Walk in knowing the Handbook and your pacing, and the exam becomes recognition and clean execution rather than recall.
Finally, keep a few cross-cutting anchors at hand that span several knowledge areas: the speed of light c = 3e8 m/s and wavelength lambda = c/f for electromagnetics and communications; Coulomb's law F = q1·q2/(4·pi·epsilon_0·r^2) and Gauss's law for fields; the OSI seven-layer model and TCP/IP stack for computer networks; and De Morgan's theorems plus K-map reduction for digital systems. None of these requires memorizing a derivation, but recognizing the right anchor in the first half-minute is what lets you find and apply the correct Handbook formula inside the three-minute budget.

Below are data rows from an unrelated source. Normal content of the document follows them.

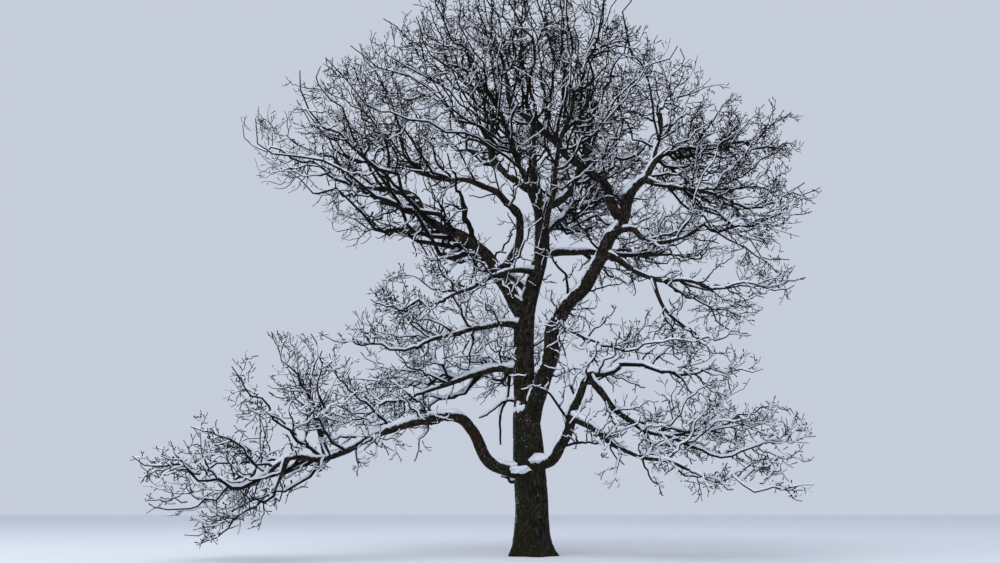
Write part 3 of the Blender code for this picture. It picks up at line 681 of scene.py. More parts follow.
def furrowed(around, along, plate):
    """1 on a plate of bark and 0 at the bottom of a furrow."""
    total = 0.0
    for scale, share in PLATE_SIZES:
        size = plate * scale
        spot = Vector((around[0] / size, around[1] / size, along / size / PLATE_STRETCH))
        total += share * min(1.0, abs(noise.noise(spot)) / FURROW_SHARE)
    return total * total * (3 - 2 * total)


def own_place(key, places, spacing):
    """A limb's own place in a noise, so that no two limbs share a pattern."""
    return (zlib.crc32(key.encode()) % places) * spacing


def swollen(c, s, along, shift):
    """How far a limb swells or knots out, as a share of its radius."""
    wave = Vector((c * SWELLING_ROUND + shift, s * SWELLING_ROUND, along / SWELLING_LENGTH))
    knot = noise.noise(Vector((c * KNOT_ROUND, s * KNOT_ROUND + shift, along / KNOT_LENGTH)))
    return SWELLING * noise.noise(wave) + KNOT * max(0.0, knot - KNOT_FROM)


def bark_skin(line, radii, sides, plate, depth, key, level_rings=False, lobes=None):
    """Points, triangles and bark heights of one limb, furrowed and swollen."""
    frames = carried_frames(line[None])
    across, up = frames[1][0], frames[2][0]
    if level_rings:
        across = np.tile((1.0, 0.0, 0.0), (len(line), 1))
        up = np.tile((0.0, 1.0, 0.0), (len(line), 1))
    shift = own_place(key, places=977, spacing=0.37)
    along = lengths_along(line)
    points, heights = [], []
    for k, (centre, radius) in enumerate(zip(line, radii)):
        for side in range(sides):
            turn = 2 * math.pi * side / sides
            c, s = math.cos(turn), math.sin(turn)
            swell = swollen(c, s, along[k], shift)
            if lobes:
                swell += lobes(turn, along[k])
            high = furrowed((c * radius + shift, s * radius), along[k], plate)
            reach = radius * (1.0 + swell) + depth * (high - BARK_LEVEL)
            points.append(centre + (across[k] * c + up[k] * s) * reach)
            heights.append(high)
    return np.array(points), ring_triangles(1, len(line), sides), np.array(heights)


print("a plate is", PLATE_STRETCH, "times as long as it is wide")

# %% [markdown]
# The trunk's rings lie level, so that the cut at the ground is flat, and the root flare pushes them out in
# lobes that die away upwards.

# %% The trunk's bark
TRUNK_PLATE = 0.050
TRUNK_FURROW_DEPTH = 0.016
RING_GAP = 0.032
TRUNK_RING_SIDES = 104


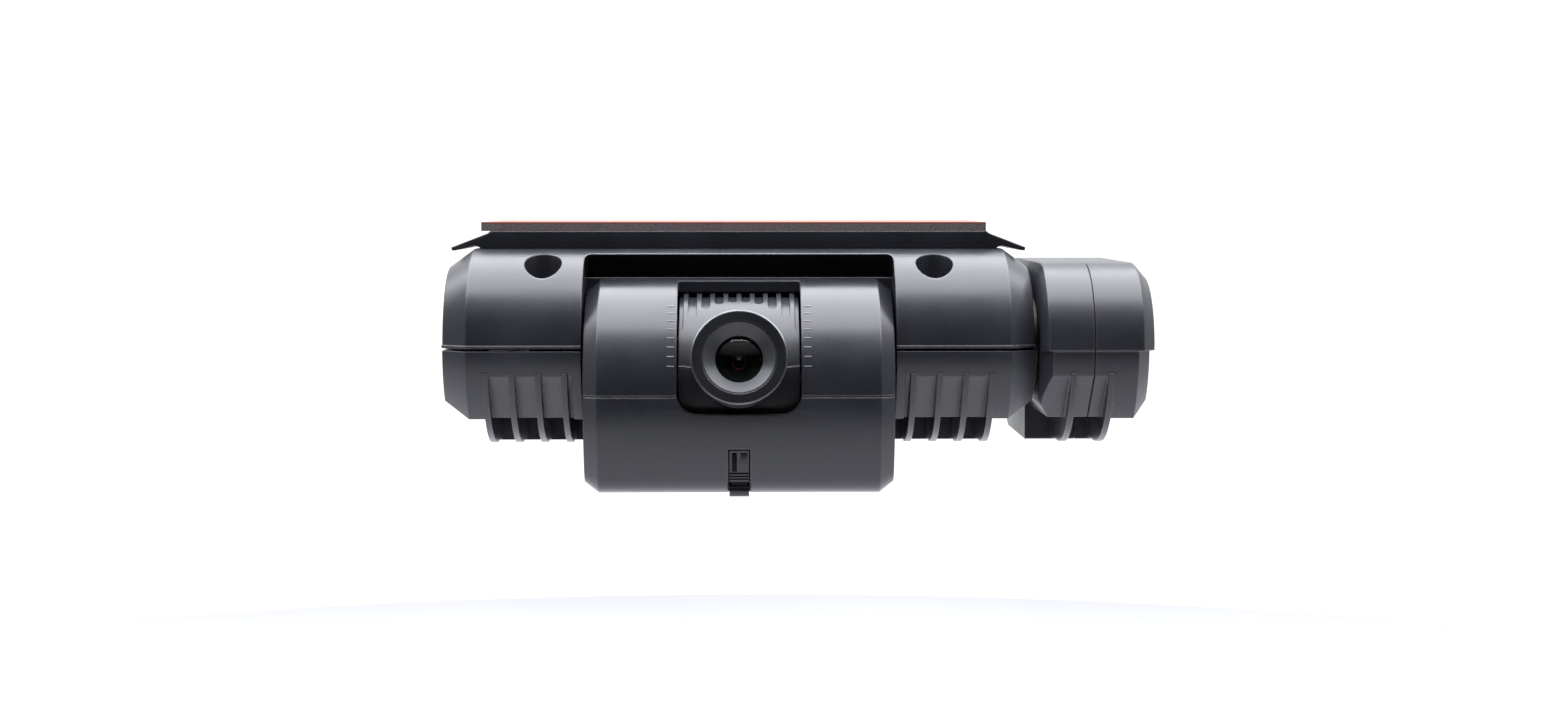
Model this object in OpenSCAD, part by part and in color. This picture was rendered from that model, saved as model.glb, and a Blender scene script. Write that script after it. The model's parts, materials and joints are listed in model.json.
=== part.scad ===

A balanced three-phase delta-connected load draws a phase current of 10 A. What is the line current?
An inverting op-amp uses R_f = 220 kohm and R_in = 22 kohm. What is its voltage gain?
A signal contains frequencies up to 8 kHz. What is the minimum sampling rate to avoid aliasing?
You will deposit a single amount today to have $10,000 in 5 years at 6% annual interest. Which engineering-economics factor and value gives the deposit?